Since the start of November, the MSCI China Index of the nation’s shares has rebounded more than 7 percent.

For Christian Nolting, global chief investment officer, and Tuan Huynh, chief investment officer for Asia-Pacific, those gains are just the start. China’s A shares will lead an advance among Asia ex-Japan equities this year, the two money managers say. While they declined to give a specific target for Chinese stocks, they expect the regional ex-Japan gauge to climb almost 5 percent more in 2019.

Here are their reasons for optimism:

Asian shares tend to bounce back after bad years, they say. There’s truth to this pronouncement. The MSCI Asia Ex-Japan Index, which plunged 16 percent in 2018, hasn’t posted back-to-back annual declines since 2002. The Chinese government is likely to add more stimulus to the economy, according to Nolting and Tuan. That’s already happening. Since the start of this year, China has announced a flurry of tax cuts, credit policy tweaks, looser property measures and record injections via open-market operations. Earnings growth at Chinese companies is likely to be in the high single digits or low double digits, they say. And concerns about China’s economic slowdown, in their eyes, may be somewhat overdone. They expect the government to take steps to ensure that gross domestic product growth doesn’t fall below 6 percent.

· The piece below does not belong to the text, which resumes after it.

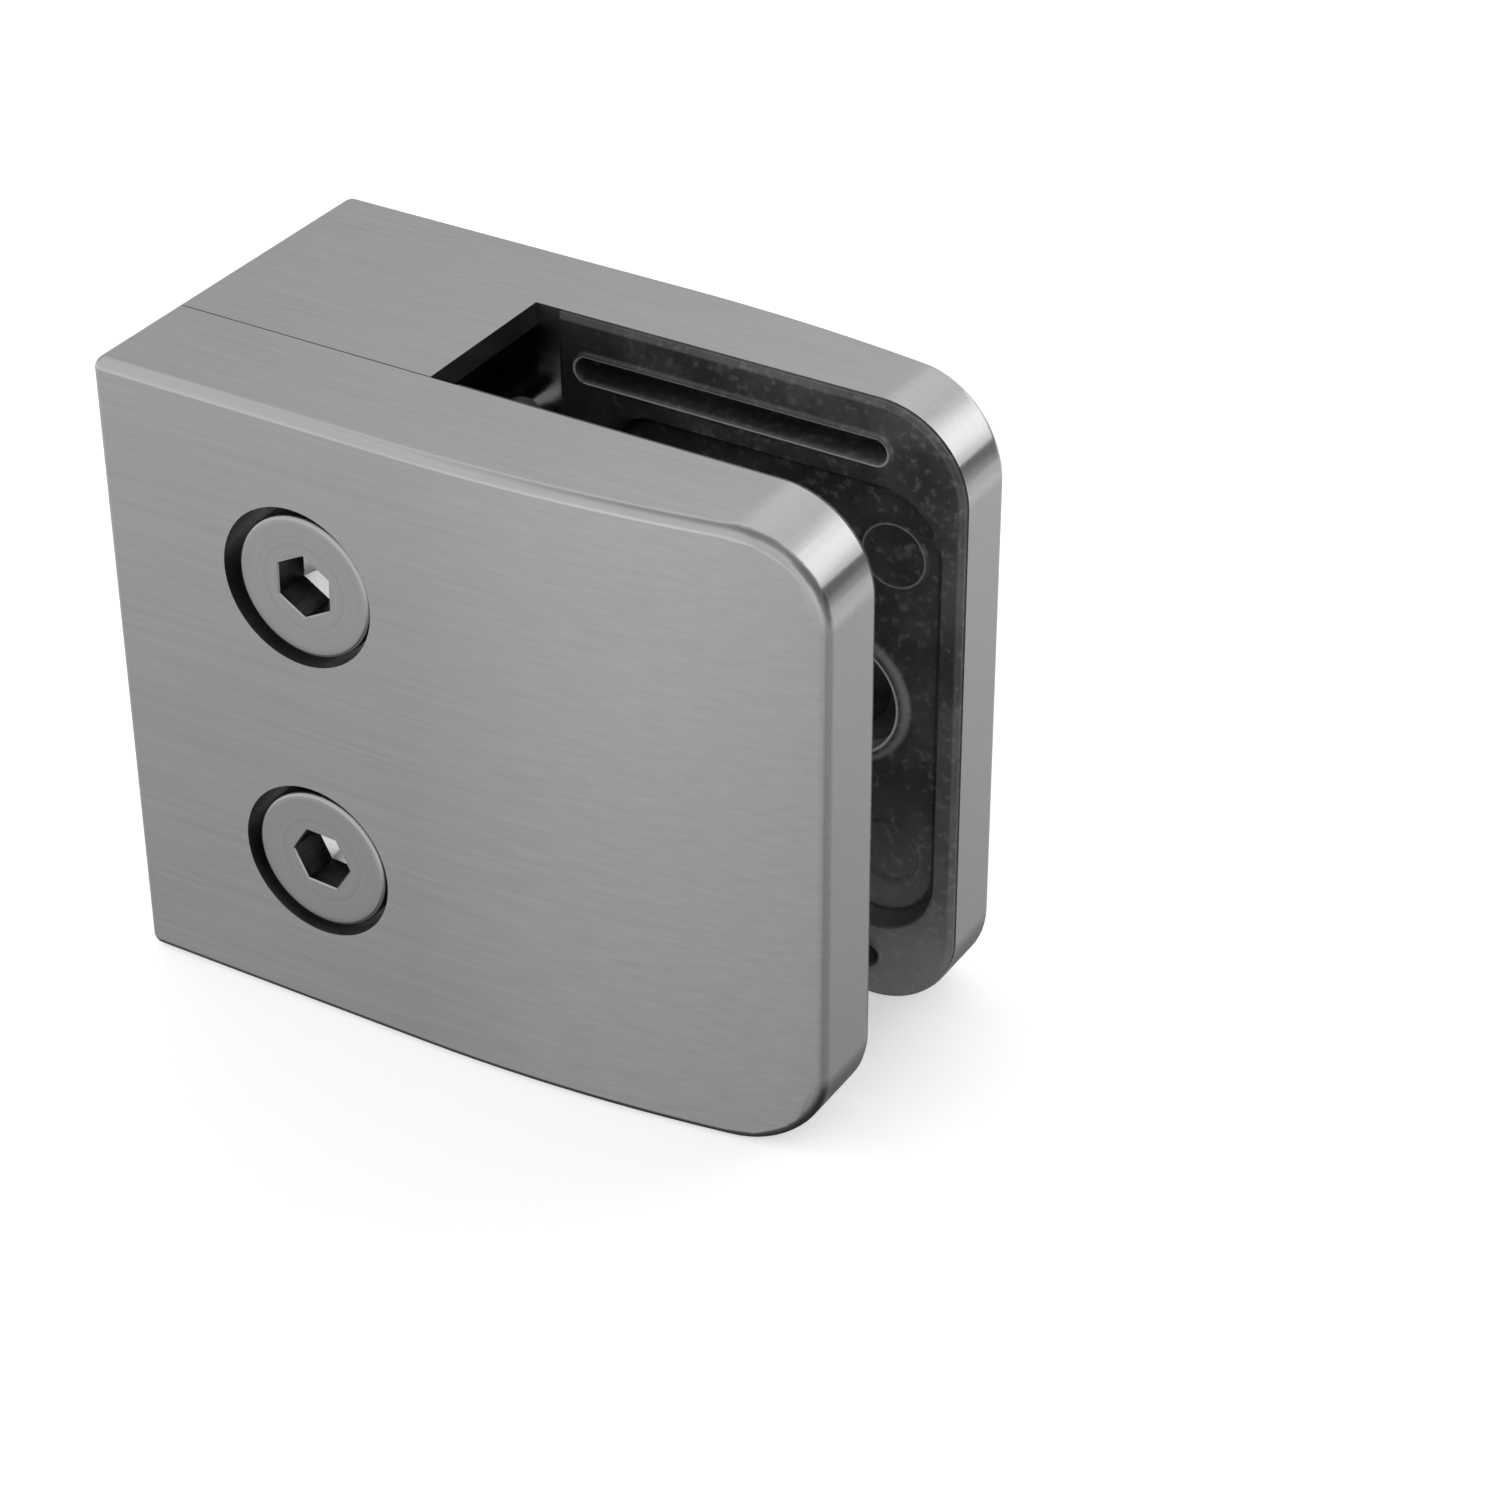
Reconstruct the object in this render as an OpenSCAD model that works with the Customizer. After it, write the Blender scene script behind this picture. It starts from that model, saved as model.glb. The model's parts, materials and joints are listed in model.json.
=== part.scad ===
// Glass panel clamp for a flat post.
// Two stainless castings, a rear body and a front cover, grip the edge of a glass panel between rubber liners.
// Origin: centre of the post bolt's hole, on the face that meets the post.
// +X points into the glass panel, -Y out of the front cover, +Z up. Lengths are in millimetres.

/* [Clamp] */
// Length from the post face to the tips of the jaws
clamp_length = 53.6; // [50:0.2:60]
// Height of the clamp
clamp_height = 47; // [43:0.5:60]
// Width of the slot between the two metal jaws
slot_width = 12.4; // [10:0.1:16]
// Distance from the post face to the root of the slot
slot_root = 20.7; // [18:0.1:26]
// Thickness of the front cover, before its face starts to curve
front_wall = 9; // [8:0.1:12]
// Thickness of the rear jaw, before its face starts to curve
rear_wall = 7.5; // [7:0.1:11]
// Radius of the jaws' free corners, seen from the front
corner_r = 6.6; // [4:0.1:10]
// Radius that rounds every outer edge
edge_r = 0.9; // [0.3:0.05:1]

/* [Curved faces] */
// Radius of the long curve that thins both jaws towards their tips
face_curve_r = 132.5; // [120:0.5:300]
// Distance from the post face at which the front face starts to curve
front_curve_start = 23.5; // [20:0.5:35]
// Distance from the post face at which the rear face starts to curve
rear_curve_start = 28.2; // [20:0.1:35]

/* [Root block] */
// Thickness of the wall that is bolted to the post
post_wall = 5; // [4:0.1:6.5]
// Thickness of the lips above and below the hollow
hollow_lip = 1.7; // [1.2:0.1:3]
// Depth of the hollow behind the slot's rear face
hollow_depth = 3.2; // [1:0.1:4.5]
// Radius of the hollow's corners
hollow_corner_r = 2; // [1:0.1:4]
// Diameter of the hole for the post bolt
post_hole_d = 8.4; // [6.4:0.1:10.5]
// Width of the fine seam between the cover and the body
seam_w = 0.1; // [0.05:0.05:0.4]
// Depth of the seam
seam_depth = 0.1; // [0.05:0.05:0.3]

/* [Clamp screws] */
// Distance of the screws behind the root of the slot
screw_setback = 5; // [4.6:0.1:7]
// Distance between the two screws
screw_spacing = 21.6; // [19:0.1:26]
// Outer diameter of the thread
thread_d = 6; // [5:0.1:6.4]
// Length of the screw below its head
screw_length = 16; // [12:0.5:18]
// Diameter of the head
head_d = 10.4; // [9:0.1:11]
// Height of the head
head_h = 4; // [3.6:0.1:4.5]
// Radius that rounds the head's top edge
head_edge_r = 0.35; // [0.1:0.05:0.6]
// Depth of the head's top below the cover's face
head_recess = 0.3; // [0.2:0.05:1.2]
// Chamfer at the end of the thread
tip_chamfer = 0.8; // [0.3:0.1:1.2]
// Hexagon key size across its flats
key_size = 4; // [3:0.5:5]
// Depth of the hexagon socket
key_depth = 3; // [1.5:0.1:3.4]
// Width of the countersunk mouth outside the hexagon's corners
mouth_margin = 0.15; // [0.05:0.05:0.3]
// Angle at which the upper screw's hexagon came to rest
upper_key_angle = 28; // [0:1:60]
// Angle at which the lower screw's hexagon came to rest
lower_key_angle = -3; // [-30:1:30]
// Diameter of the recess around each head
counterbore_d = 11.7; // [11.2:0.1:13]
// Diameter of the cover's hole for the thread
cover_hole_d = 6.6; // [6.5:0.1:7.5]
// Gap all round between the thread and the body's tapped hole
thread_clearance = 0.05; // [0.02:0.01:0.1]
// Depth of the tapped hole, from the seam
tapped_depth = 13.2; // [12.5:0.1:14]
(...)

China is “one of our most preferred calls,” Tuan said in an interview in Singapore. Equity markets including China priced in an earnings recession in 2018 that just didn’t exist, he said.

The money managers, which help oversee $336 billion at Deutsche Bank Wealth globally, issued their call on Chinese shares in a CIO note to clients on Oct. 25, according to the company. They turned bullish on U.S. equities in December, just before the S&P 500 Index started its climb this year. The U.S. benchmark stock gauge was up 5.2 percent already in 2019 through Thursday’s close, and Nolting and Tuan predict it will advance to 2,850 by year-end, which implies a gain of more than 8 percent from Thursday’s close.

Deutsche Bank Wealth likes infrastructure stocks in most markets as governments are more likely to provide stimulus in 2019 than central banks, which are raising interest rates and reducing their balance sheets, according to Nolting and Tuan. It also likes consumer-discretionary shares in Asia, which it says will benefit from the region’s burgeoning middle-class.